History of Polo
No one knows when man started fitting stirrups to his primitive saddle, but as soon as he did, he probably began to play a game like polo. It is one of the oldest and fastest team games.
The first recorded game occurred about 600 BC in North Persia from where it spread slowly East as far as China and Japan. However, it was not until around the middle of the 19th century that the beginnings of polo as we know it today took shape, when soldiers and merchants in Northern India adopted a game then played by Manipuri hillsmen.
The name ‘polo’ is derived from the Indian ‘pulu’ for the wood from which the ball was made and the word ‘chukka’ comes from the Indian word for a circle or round.
Although the first polo club, The Retreat at Silchar in India, was founded in 1859, no formal rules were produced until 1875 when Hurlingham in London became the recognised headquarters of the game.
The ruling body of the game is the Hurlingham Polo Association. During the past 100 years, the game has expanded throughout the world and is now regularly played in over 80 different countries, with Argentina frequently setting the standards and producing both the best players and the ponies most suited to the sport.
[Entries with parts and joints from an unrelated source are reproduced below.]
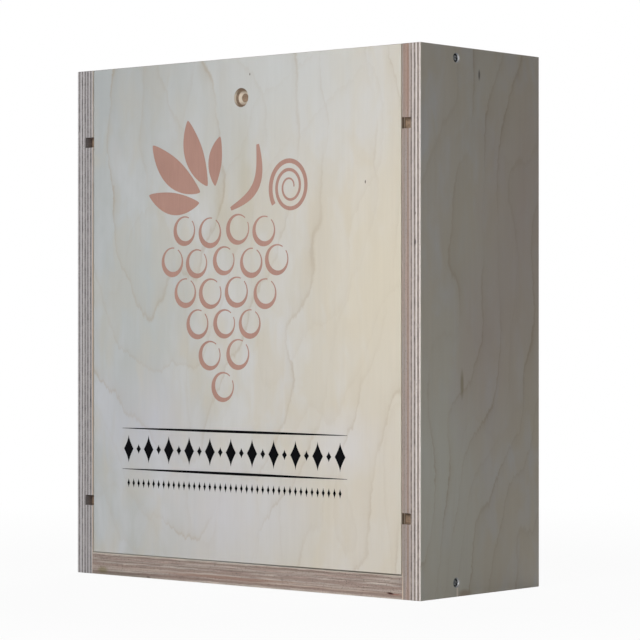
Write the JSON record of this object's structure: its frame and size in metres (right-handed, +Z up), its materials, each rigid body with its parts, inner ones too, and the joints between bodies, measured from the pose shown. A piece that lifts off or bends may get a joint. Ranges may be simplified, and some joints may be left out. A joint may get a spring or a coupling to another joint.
{
  "type": "wooden wine box",
  "caption": "Upright plywood wine box with a lid that slides up out of grooves, and slotted rests inside that cradle bottle necks and bodies.",
  "frame": {"origin": "centre of the base on which the box stands", "axes": "+Z up, along which the lid slides open; the lid faces -Y; +X is to the right of someone who faces the lid"},
  "size_m": [0.306, 0.126, 0.35],
  "materials": {
    "side_ply": "sanded birch plywood, bare",
    "end_ply": "sanded birch plywood, bare",
    "back_ply": "sanded birch plywood, bare",
    "lid_ply": "finely sanded birch plywood, bare",
    "rest_ply": "birch plywood with sawn edges, bare",
    "lid_print": "matt screen print in terracotta and black, sunk into the wood",
    "screw_steel": "zinc plated, dulled",
    "brad_steel": "bright drawn wire"
  },
  "bodies": {
    "box": {"left_side": "side_ply", "right_side": "side_ply", "top_end": "end_ply", "bottom_end": "end_ply", "back_panel": "back_ply", "neck_rest": "rest_ply", "bottle_rest": "rest_ply", "screw_top_left": "screw_steel", "screw_top_right": "screw_steel", "screw_bottom_left": "screw_steel", "screw_bottom_right": "screw_steel", "back_brads": "brad_steel"},
    "lid": {"sliding_lid": "lid_ply"}
  },
  "joints": [
    {"name": "lid_slide", "type": "slide", "parent": "box", "child": "lid", "axis": [0, 0, 1], "range_m": [0, 0.32]}
  ]
}
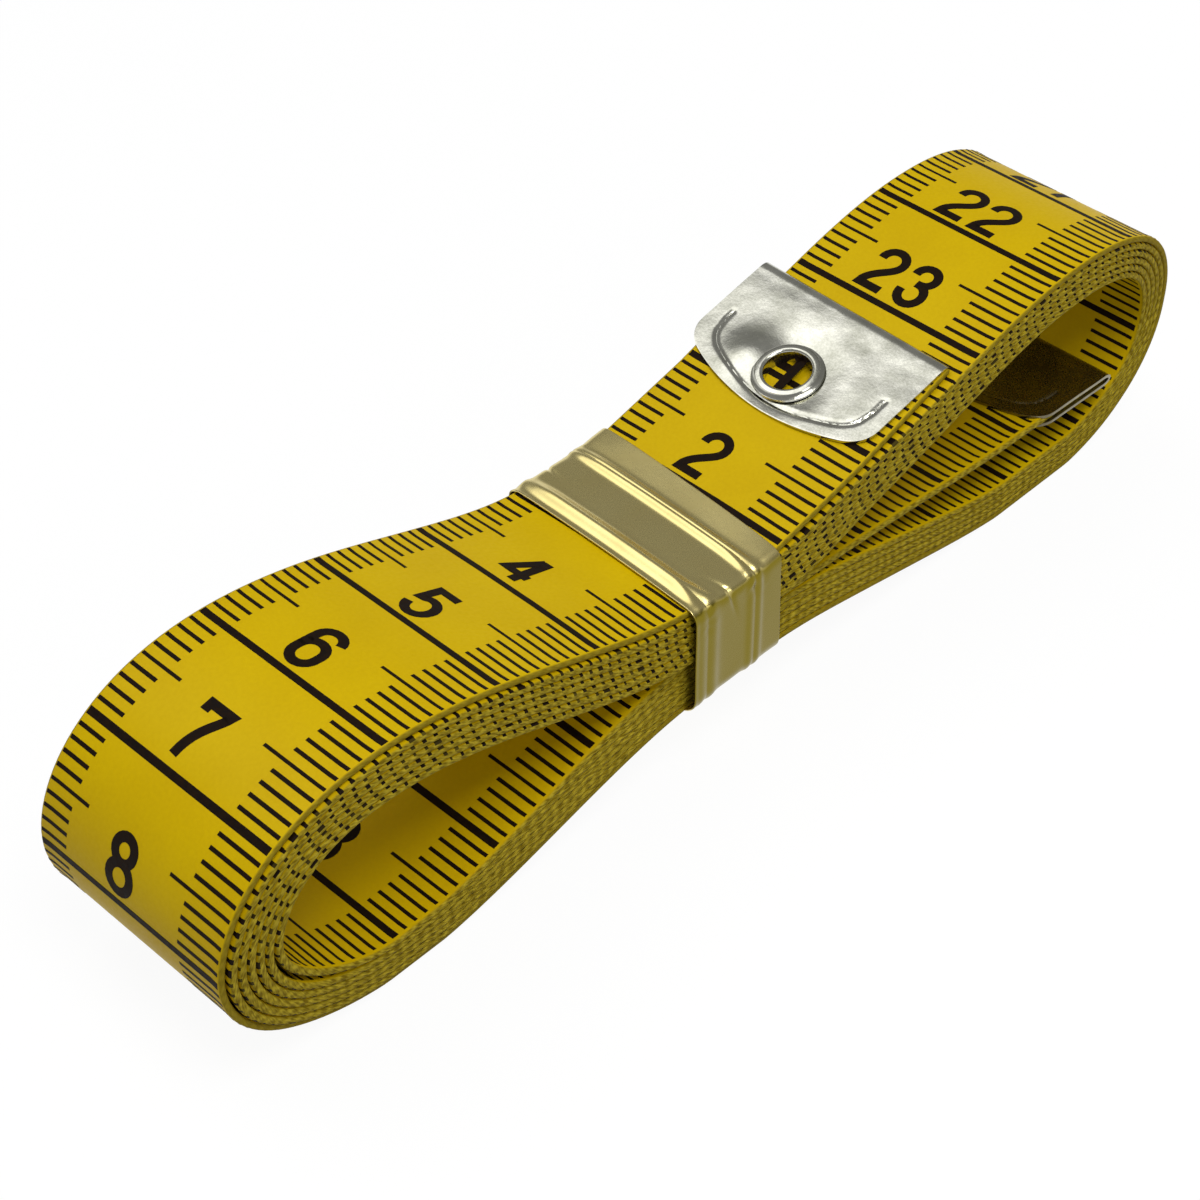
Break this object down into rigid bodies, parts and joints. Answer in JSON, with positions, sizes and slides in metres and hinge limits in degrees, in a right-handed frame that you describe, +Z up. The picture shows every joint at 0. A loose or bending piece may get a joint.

In this country, the Second World War almost marked the end of the game. Its recovery was largely due to the late Lord Cowdray’s great work in restoring polo at Midhurst in 1947 and in encouraging the general public to watch the game.
Since then the game has grown rapidly and there are now over 60 polo clubs in the British Isles with over 3,000 players spread through the UK and Ireland among pony clubs, schools, universities and clubs.